BEGIN

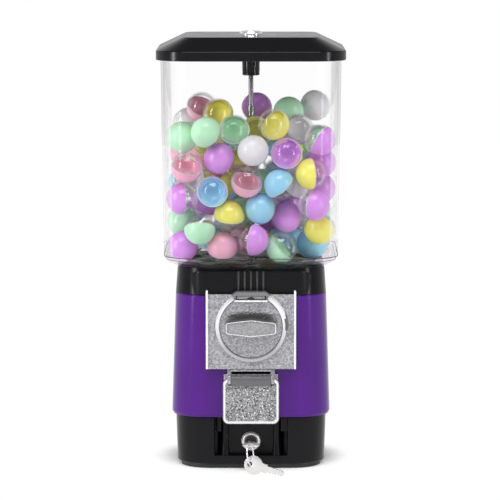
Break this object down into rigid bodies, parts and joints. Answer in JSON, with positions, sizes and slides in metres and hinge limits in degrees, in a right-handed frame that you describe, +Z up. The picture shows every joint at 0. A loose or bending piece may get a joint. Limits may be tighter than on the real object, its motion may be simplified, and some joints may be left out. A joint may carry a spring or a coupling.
{
  "type": "capsule vending machine",
  "caption": "Square clear canister of toy capsules on a moulded cabinet with a coin mechanism, dispensing wheel, flap door and locked base.",
  "frame": {"origin": "centre of the underside of the base", "axes": "+Z up, front of the machine towards -Y, +X to the right seen from the front"},
  "size_m": [0.1924, 0.2149, 0.444],
  "materials": {
    "cabinet_purple": "glossy moulded shell",
    "black_gloss": "glossy black moulding",
    "black_satin": "satin black moulding",
    "inner_black": "matt black inner part",
    "wheel_plastic": "moulded wheel",
    "gear_plastic": "natural nylon gear",
    "clear_canister": "clear styrene",
    "clear_cap": "clear capsule half",
    "die_cast": "hammered zinc casting, bright",
    "polished": "polished chrome",
    "lock_face": "dark lock face",
    "nickel_key": "nickel-plated brass",
    "steel": "zinc-plated steel",
    "brass_part": "brass",
    "cup_purple": "pastel capsule cup",
    "cup_pink": "pastel capsule cup",
    "cup_mint": "pastel capsule cup",
    "cup_blue": "pastel capsule cup",
    "cup_yellow": "pastel capsule cup",
    "cup_grey": "pastel capsule cup"
  },
  "bodies": {
    "base": {"base_tray": "black_satin", "foot_plate": "inner_black", "foot_screws": "steel", "base_lock_body": "polished", "base_lock_nut": "steel"},
    "base_lock": {"base_lock_plug": "lock_face", "base_lock_cam": "steel", "lock_key": "nickel_key"},
    "key_ring": {"key_ring": "polished"},
    "spare_key": {"spare_key": "nickel_key"},
    "cabinet": {"body_shell": "cabinet_purple", "neck_housing": "black_satin", "neck_screws": "steel", "hopper_floor": "inner_black", "wheel_guard": "inner_black", "capsule_chute": "inner_black", "canister": "clear_canister", "center_rod": "steel", "rod_sleeve": "steel", "rod_nut": "steel", "coin_plate": "die_cast", "dial_bezel": "polished", "coin_hood": "die_cast", "mech_frame": "steel", "mech_screws": "steel", "pawl_pin": "steel", "pawl_spring": "steel", "chute_frame": "die_cast", "door_hinge_pin": "steel", "purple_cups": "cup_purple", "pink_cups": "cup_pink", "mint_cups": "cup_mint", "blue_cups": "cup_blue", "yellow_cups": "cup_yellow", "grey_cups": "cup_grey", "purple_caps": "clear_cap", "pink_caps": "clear_cap", "mint_caps": "clear_cap", "blue_caps": "clear_cap", "yellow_caps": "clear_cap", "grey_caps": "clear_cap"},
    "pawl": {"ratchet_pawl": "brass_part"},
    "handle": {"coin_handle": "die_cast", "handle_shaft": "steel", "coin_carrier": "brass_part", "ratchet_wheel": "brass_part", "drive_gear": "gear_plastic", "shaft_clip": "steel"},
    "wheel": {"dispensing_wheel": "wheel_plastic"},
    "door": {"chute_door": "die_cast"},
    "lid": {"lid_shell": "black_gloss", "lid_boss": "black_gloss", "lid_lock_body": "polished"},
    "lid_lock": {"lid_lock_plug": "lock_face"}
  },
  "joints": [
    {"name": "cabinet_lift", "type": "slide", "parent": "base", "child": "cabinet", "axis": [0, 0, 1], "range_m": [0, 0.06]},
    {"name": "lid_lift", "type": "slide", "parent": "cabinet", "child": "lid", "axis": [0, 0, 1], "range_m": [0, 0.12]},
    {"name": "lid_lock_turn", "type": "hinge", "parent": "lid", "child": "lid_lock", "pos_m": [0, 0, 0.435], "axis": [0, 0, 1], "range_deg": [0, 90]},
    {"name": "handle_turn", "type": "hinge", "parent": "cabinet", "child": "handle", "pos_m": [0, -0.086, 0.148], "axis": [0, 1, 0], "continuous": true},
    {"name": "wheel_turn", "type": "hinge", "parent": "cabinet", "child": "wheel", "pos_m": [0, 0, 0.185], "axis": [0, 0, 1], "continuous": true},
    {"name": "pawl_swing", "type": "hinge", "parent": "cabinet", "child": "pawl", "pos_m": [0.024, -0.0753, 0.162], "axis": [0, -1, 0], "range_deg": [0, 12], "stiffness_Nm_per_rad": 0.02, "springref_deg": -5.73},
    {"name": "chute_door_swing", "type": "hinge", "parent": "cabinet", "child": "door", "pos_m": [0, -0.088, 0.094], "axis": [-1, 0, 0], "range_deg": [0, 75]},
    {"name": "base_lock_turn", "type": "hinge", "parent": "base", "child": "base_lock", "pos_m": [0, -0.07, 0.027], "axis": [0, -1, 0], "range_deg": [0, 90]},
    {"name": "key_ring_swing", "type": "hinge", "parent": "base_lock", "child": "key_ring", "pos_m": [0, -0.092, 0.0265], "axis": [-1, 0, 0], "range_deg": [0, 30]},
    {"name": "spare_key_swing", "type": "hinge", "parent": "key_ring", "child": "spare_key", "pos_m": [-0.00104, -0.1079, 0.011], "axis": [-0.2756, -0.9613, 0], "range_deg": [0, 40]}
  ],
  "couplings": [
    {"joint": "wheel_turn", "follows": "handle_turn", "ratio": 0.2}
  ]
}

END

# [Short exercise]
Give back each line above precisely as it stands.

# [Exercise response]
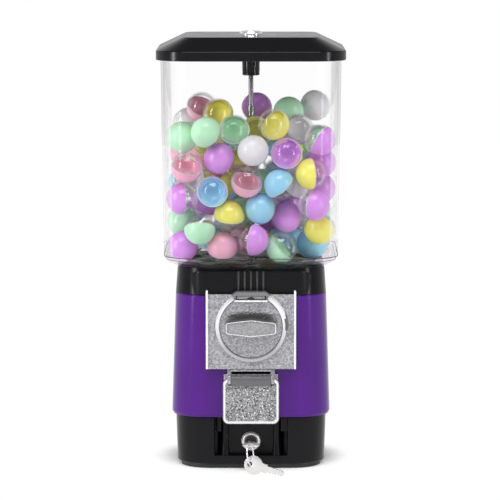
Break this object down into rigid bodies, parts and joints. Answer in JSON, with positions, sizes and slides in metres and hinge limits in degrees, in a right-handed frame that you describe, +Z up. The picture shows every joint at 0. A loose or bending piece may get a joint. Limits may be tighter than on the real object, its motion may be simplified, and some joints may be left out. A joint may carry a spring or a coupling.
{
  "type": "capsule vending machine",
  "caption": "Square clear canister of toy capsules on a moulded cabinet with a coin mechanism, dispensing wheel, flap door and locked base.",
  "frame": {"origin": "centre of the underside of the base", "axes": "+Z up, front of the machine towards -Y, +X to the right seen from the front"},
  "size_m": [0.1924, 0.2149, 0.444],
  "materials": {
    "cabinet_purple": "glossy moulded shell",
    "black_gloss": "glossy black moulding",
    "black_satin": "satin black moulding",
    "inner_black": "matt black inner part",
    "wheel_plastic": "moulded wheel",
    "gear_plastic": "natural nylon gear",
    "clear_canister": "clear styrene",
    "clear_cap": "clear capsule half",
    "die_cast": "hammered zinc casting, bright",
    "polished": "polished chrome",
    "lock_face": "dark lock face",
    "nickel_key": "nickel-plated brass",
    "steel": "zinc-plated steel",
    "brass_part": "brass",
    "cup_purple": "pastel capsule cup",
    "cup_pink": "pastel capsule cup",
    "cup_mint": "pastel capsule cup",
    "cup_blue": "pastel capsule cup",
    "cup_yellow": "pastel capsule cup",
    "cup_grey": "pastel capsule cup"
  },
  "bodies": {
    "base": {"base_tray": "black_satin", "foot_plate": "inner_black", "foot_screws": "steel", "base_lock_body": "polished", "base_lock_nut": "steel"},
    "base_lock": {"base_lock_plug": "lock_face", "base_lock_cam": "steel", "lock_key": "nickel_key"},
    "key_ring": {"key_ring": "polished"},
    "spare_key": {"spare_key": "nickel_key"},
    "cabinet": {"body_shell": "cabinet_purple", "neck_housing": "black_satin", "neck_screws": "steel", "hopper_floor": "inner_black", "wheel_guard": "inner_black", "capsule_chute": "inner_black", "canister": "clear_canister", "center_rod": "steel", "rod_sleeve": "steel", "rod_nut": "steel", "coin_plate": "die_cast", "dial_bezel": "polished", "coin_hood": "die_cast", "mech_frame": "steel", "mech_screws": "steel", "pawl_pin": "steel", "pawl_spring": "steel", "chute_frame": "die_cast", "door_hinge_pin": "steel", "purple_cups": "cup_purple", "pink_cups": "cup_pink", "mint_cups": "cup_mint", "blue_cups": "cup_blue", "yellow_cups": "cup_yellow", "grey_cups": "cup_grey", "purple_caps": "clear_cap", "pink_caps": "clear_cap", "mint_caps": "clear_cap", "blue_caps": "clear_cap", "yellow_caps": "clear_cap", "grey_caps": "clear_cap"},
    "pawl": {"ratchet_pawl": "brass_part"},
    "handle": {"coin_handle": "die_cast", "handle_shaft": "steel", "coin_carrier": "brass_part", "ratchet_wheel": "brass_part", "drive_gear": "gear_plastic", "shaft_clip": "steel"},
    "wheel": {"dispensing_wheel": "wheel_plastic"},
    "door": {"chute_door": "die_cast"},
    "lid": {"lid_shell": "black_gloss", "lid_boss": "black_gloss", "lid_lock_body": "polished"},
    "lid_lock": {"lid_lock_plug": "lock_face"}
  },
  "joints": [
    {"name": "cabinet_lift", "type": "slide", "parent": "base", "child": "cabinet", "axis": [0, 0, 1], "range_m": [0, 0.06]},
    {"name": "lid_lift", "type": "slide", "parent": "cabinet", "child": "lid", "axis": [0, 0, 1], "range_m": [0, 0.12]},
    {"name": "lid_lock_turn", "type": "hinge", "parent": "lid", "child": "lid_lock", "pos_m": [0, 0, 0.435], "axis": [0, 0, 1], "range_deg": [0, 90]},
    {"name": "handle_turn", "type": "hinge", "parent": "cabinet", "child": "handle", "pos_m": [0, -0.086, 0.148], "axis": [0, 1, 0], "continuous": true},
    {"name": "wheel_turn", "type": "hinge", "parent": "cabinet", "child": "wheel", "pos_m": [0, 0, 0.185], "axis": [0, 0, 1], "continuous": true},
    {"name": "pawl_swing", "type": "hinge", "parent": "cabinet", "child": "pawl", "pos_m": [0.024, -0.0753, 0.162], "axis": [0, -1, 0], "range_deg": [0, 12], "stiffness_Nm_per_rad": 0.02, "springref_deg": -5.73},
    {"name": "chute_door_swing", "type": "hinge", "parent": "cabinet", "child": "door", "pos_m": [0, -0.088, 0.094], "axis": [-1, 0, 0], "range_deg": [0, 75]},
    {"name": "base_lock_turn", "type": "hinge", "parent": "base", "child": "base_lock", "pos_m": [0, -0.07, 0.027], "axis": [0, -1, 0], "range_deg": [0, 90]},
    {"name": "key_ring_swing", "type": "hinge", "parent": "base_lock", "child": "key_ring", "pos_m": [0, -0.092, 0.0265], "axis": [-1, 0, 0], "range_deg": [0, 30]},
    {"name": "spare_key_swing", "type": "hinge", "parent": "key_ring", "child": "spare_key", "pos_m": [-0.00104, -0.1079, 0.011], "axis": [-0.2756, -0.9613, 0], "range_deg": [0, 40]}
  ],
  "couplings": [
    {"joint": "wheel_turn", "follows": "handle_turn", "ratio": 0.2}
  ]
}